Nonrecurring Income Adds Volatility to Results

Quarterly results were boosted by $1.9 million of less-consistent or nonrecurring income, including $1.2 million of one-off dividend items. While helpful in Q4, management cautioned that these sources can vary from period to period, adding noise to headline earnings.

Leverage Build-Out Depends on New Facilities

Although regulatory room for more leverage has expanded, the fund has yet to lock in additional credit facilities to fully utilize that capacity. Executives noted that timing and terms of both secured and unsecured funding are still uncertain, meaning growth could depend on how quickly and cheaply new financing is secured.

Competitive Market Tightens Loan Pricing

Management pointed to intensifying competition in private credit, with fewer deals offering the outsized spreads seen in prior quarters, such as S+600 to 650 basis points. If this pricing pressure persists, it could limit returns on new originations, even as the company continues to grow its portfolio.

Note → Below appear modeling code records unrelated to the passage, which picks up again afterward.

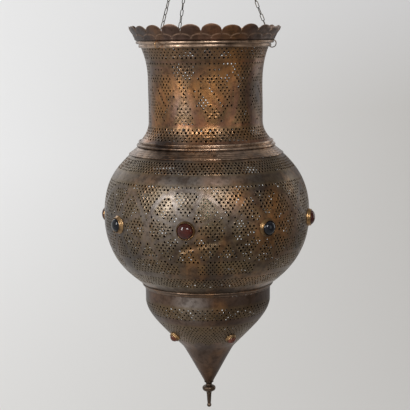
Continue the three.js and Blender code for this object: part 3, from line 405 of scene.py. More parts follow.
def aged_brass(name, brown, grey, gold, rough, spots={}, cut=False, rim=False):
    """Brown over dark brown, with shares of painted grey sheen and gold, and at given spots warm
    stains, more painted grey sheen and painted shade. Cut sheet is greener, with bright ribs
    between the holes that are partly rubbed and partly a painted glint, and matt black painted
    shade on its inner face. A rim is rubbed pale along its edges."""
    r = Recipe(name)
    slow = r.noise(7.0, 5.0, 0.6)
    slower = r.noise(3.2, 3.0, 0.5)
    streak = r.noise(16.0, 6.0, 0.62, stretch=(1.0, 1.0, 0.35))
    mottle = r.noise(84.0, 5.0, 0.65)
    fine = r.noise(230.0, 3.0, 0.6)
    colour = r.mix(r.ramp(slow, 0.34, 0.6), DEEP, brown)
    colour = r.mix(r.math("MULTIPLY", r.ramp(slower, 0.42, 0.66), grey), colour, PAINTED_GREY_SHEEN)
    colour = r.mix(r.math("MULTIPLY", r.ramp(streak, 0.5, 0.72), gold), colour, GOLD)
    warm = r.mix(r.ramp(slow, 0.42, 0.6), GOLD, COPPER)
    # Painted grey sheen at the grey spots, warm stains at the warm ones, and painted shade down the
    # left edges with darker patches at the dark spots.
    colour = stain_sheen_and_shade(r, colour, spots.get("grey", []), slow, 0.3, (0.5, 1.0), PAINTED_GREY_SHEEN)
    colour = stain_sheen_and_shade(r, colour, spots.get("warm", []), streak, 0.36, (0.3, 1.0), warm)
    colour = stain_sheen_and_shade(r, colour, spots.get("dark", []), slow, 0.3, (1.0, 0.6), DARK_PATCH_AND_SHADE)
    colour = r.mix(r.ramp(mottle, 0.46, 0.62, 0.0, 0.55), colour, DEEP)
    normal = r.bump(r.noise(60.0, 4.0, 0.6), 0.45, 0.0014)
    normal = r.bump(fine, 0.35, 0.0003, normal)
    gloss = r.ramp(r.math("ADD", slow, streak), 0.75, 1.25, rough + 0.12, rough - 0.1)
    if cut:
        lattice = r.read("lattice")
        ribs = r.math("MULTIPLY", r.read("ribs"), lattice)
        worn_and_glint = r.math("MULTIPLY", ribs, r.ramp(fine, 0.35, 0.65, 0.1, 1.0))
        green = r.math("MULTIPLY", lattice, r.ramp(slow, 0.36, 0.6, 0.15, 0.45))
        colour = r.mix(green, colour, OLIVE)
        # The ribs turn bright: partly rubbed metal, partly a painted glint.
        bright = r.mix(r.ramp(streak, 0.4, 0.6), PAINTED_GREY_SHEEN, GOLD)
        colour = r.mix(r.math("MULTIPLY", worn_and_glint, 0.6), colour, bright)
        # Painted shade: the inner face is mixed to near black and made matt.
        inside = r.read("inside")
        colour = r.mix(inside, colour, INNER_SHADE)
        gloss = r.math("MAXIMUM", gloss, r.math("MULTIPLY", inside, 0.8))
        normal = r.bump(ribs, 0.7, 0.0009, normal)
    if rim:
        rubbed = r.math("MULTIPLY", r.read("rim"), r.ramp(fine, 0.3, 0.6, 0.3, 0.8))
        colour = r.mix(rubbed, colour, RUBBED)
    speck = r.ramp(fine, 0.6, 0.76, 0.0, 0.45)
    colour = r.mix(speck, colour, DEEP)
    return r.finish(Base_Color=colour, Metallic=0.9, Roughness=gloss, Normal=normal)


# %% [markdown]
# ## Where the stains, sheen and shade lie
# Noise alone puts its clouds anywhere, but the eye knows this lamp by a few large ones: gold on
# the neck, a painted grey sheen left of the middle jewel, painted shade down the left edge. So each
# shell has a list of spots, with a place on the lamp and a reach in millimetres, and how strongly
# it
# shows: warm stains, painted grey sheen and painted shade.

# %% Brass in its shades
NECK_SPOTS = {
    "warm": [
        ((-70, -90, 250), 60, 0.4), ((5, -118, 240), 60, 0.4), ((45, -110, 290), 80, 0.45),
        ((-20, -125, 160), 40, 0.5),
    ],
    "grey": [((-48, -108, 215), 40, 0.45), ((-40, -128, 138), 40, 0.5)],
    "dark": [
        ((-120, -30, 300), 70, 0.4), ((100, -60, 230), 90, 0.5), ((0, -125, 300), 50, 0.3),
        ((-20, -122, 182), 30, 0.3),
    ],
}
BELLY_SPOTS = {
    "warm": [
        ((135, -155, -20), 85, 0.6), ((60, -195, 40), 50, 0.4), ((10, -190, 60), 35, 0.3),
        ((30, -165, 118), 70, 0.3),
    ],
    "grey": [
        ((-62, -205, 18), 80, 0.75), ((-120, -170, 20), 110, 0.5), ((10, -205, 68), 70, 0.5),
        ((60, -205, 5), 40, 0.4), ((-40, -150, 122), 80, 0.4), ((90, -140, 112), 60, 0.25),
    ],
    "dark": [
        ((-205, -70, -20), 125, 0.85), ((-108, -183, 32), 42, 0.8), ((104, -185, 62), 50, 0.6),
        ((-60, -180, 92), 60, 0.5), ((-150, -140, -80), 70, 0.5),
    ],
}
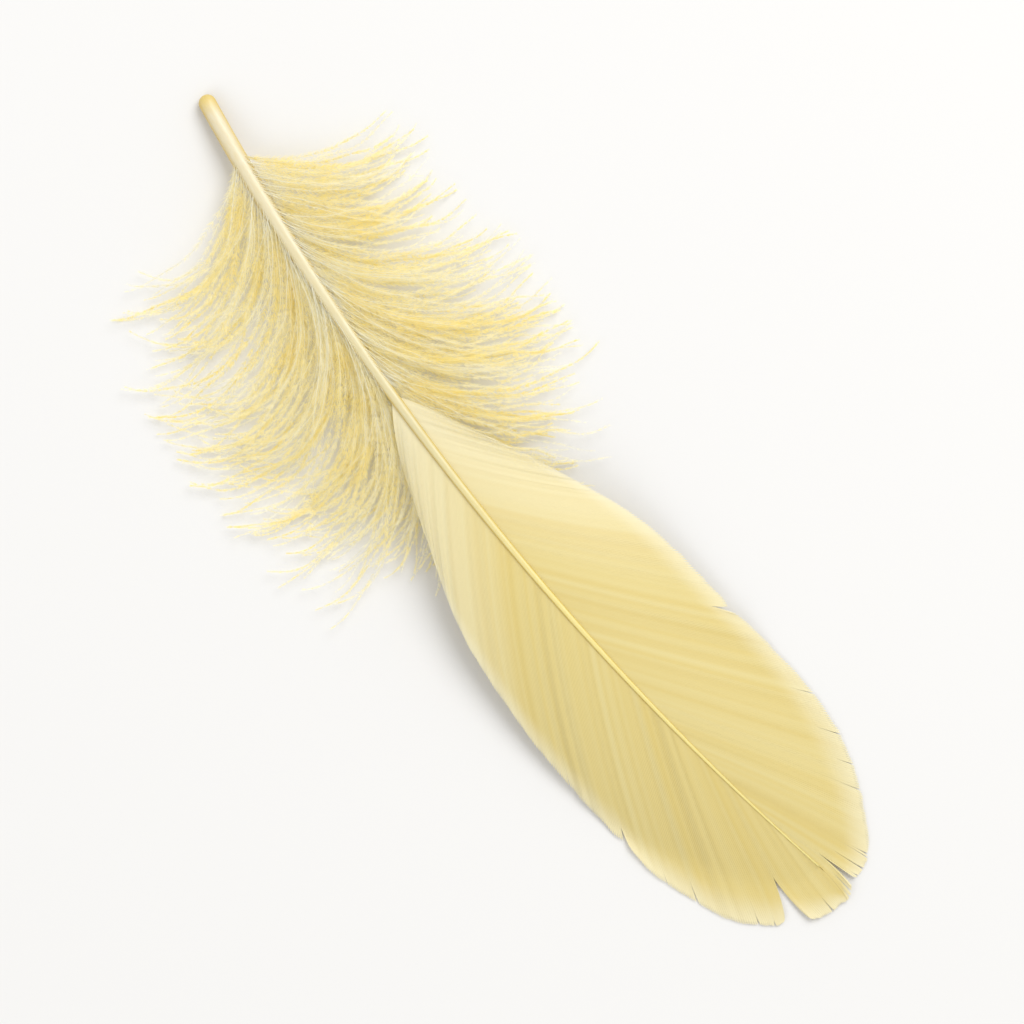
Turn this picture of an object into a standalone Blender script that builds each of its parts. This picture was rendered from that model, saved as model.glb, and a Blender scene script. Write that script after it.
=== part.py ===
# A goose feather dyed pale yellow, lying with its outer side up.
# It has a bare quill, a fan of down on both sides of the lower shaft,
# and a broad vane with two splits at its tip.
# It grew as one piece, so the shaft, the vane and the locks of down are joined into one solid.
# +Y runs along the feather from the quill's end to the tip, and +Z is up.
import math
import random

import bmesh
import bpy
from mathutils import Vector

MM = 0.001

# The shaft, seen from above: it bows towards +X, and its thin end turns towards -X
SHAFT_LENGTH = 128 * MM
SHAFT_BOW = 5.5 * MM
SHAFT_END_X = -3.2 * MM
QUILL_RADIUS = 1.15 * MM
RACHIS_END_RADIUS = 0.38 * MM
SHAFT_TAPER = [1.0, 1.0, 0.83, 0.64, 0.5, 0.4, 0.32, 0.25, 0.2, 0.17]  # shares of the quill's radius
SHAFT_POINTS = 26
SHAFT_SIDES = 10

# The shaft, seen from the side: an arch that stands on the quill's end and on the tip of the vane
SHAFT_START_Z = 0.93 * MM
SHAFT_ARCH = 6.6 * MM
SHAFT_TIP_Z = 0.5 * MM

# The vane
VANE_START = 47 * MM
VANE_THICKNESS = 0.6 * MM
VANE_CAMBER = 17.0  # drop in metres for each square metre of distance from the shaft
BARB_ROWS = 42
BARB_STEPS = 7
ROW_SPACING = 0.75  # below 1, the rows lie further apart towards the tip
FIRST_BARB_REACH = 0.12  # where the lowest barbs end, as a share of the outline's length
BARB_CROWDING = 1.65
BARB_ROOT_ANGLE = math.radians(36)
EDGE_RAGGEDNESS = 0.35 * MM

# Each half's outline from above, from the shaft to the tip: x, y in millimetres
OUTLINE_PLUS_X = [
    (3.6, 47), (8.2, 54), (12.2, 65), (15.4, 76), (16.4, 88),
    (16.2, 101), (14.6, 114.5), (11.4, 124.6), (6.4, 130.4), (1.4, 133.2), (-3.5, 133.6),
]
OUTLINE_MINUS_X = [
    (3.6, 47), (-1.8, 56), (-7.6, 67.5), (-12.2, 79), (-14.4, 92.5),
    (-16.2, 108), (-14.8, 119), (-12, 126), (-8.6, 130.8), (-3.5, 133.6),
]

# Splits: each one's half of the vane, the share of the barbs before it,
# where along the barb it opens, and how far it gapes
SPLITS = [
    {"side": 1, "at": 0.78, "from": 0.7, "gape": 0.016},
    {"side": -1, "at": 0.88, "from": 0.55, "gape": 0.012},
    {"side": -1, "at": 0.33, "from": 0.9, "gape": 0.006},
    {"side": 1, "at": 0.45, "from": 0.92, "gape": 0.005},
]
SPLIT_SPREAD = 0.06

# The locks of down: stations along the downy stretch, from the quill to the vane
DOWN_START = 10.5 * MM
DOWN_END = 49 * MM
LOCKS_A_SIDE = 20
LOCK_POINTS = 11
LOCK_SIDES = 6
LOCK_HALF_WIDTH = 1.25 * MM
LOCK_FLATNESS = 0.5
LOCK_GIRTH = [0.4, 0.75, 1.0, 0.95, 0.7, 0.2]  # from its root to its end, as shares of the half width
LOCK_LIFT = 1.7 * MM
LENGTH_VARIATION = 0.13
ANGLE_VARIATION = 7  # degrees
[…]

Forward-Looking Outlook Anchored in Private Loan Expansion

Looking ahead, MSC Income Fund plans to lean on its expanded regulatory leverage capacity to further grow its private loan book, while keeping dividends generally tied to pretax adjusted net investment income. The company expects its strong ROE, rising NAV, robust pipeline, and disciplined risk management to support attractive returns, even as it navigates lower rates, compressed spreads, and the gradual reshaping of its lower middle market exposure.

MSC Income Fund’s earnings call balanced strong current performance with a clear-eyed view of market and funding challenges. For investors, the story centers on double-digit ROE, rising NAV, a double-digit yield, and disciplined credit quality, offset by rate-driven income pressure and competitive loan pricing that could moderate growth in future returns.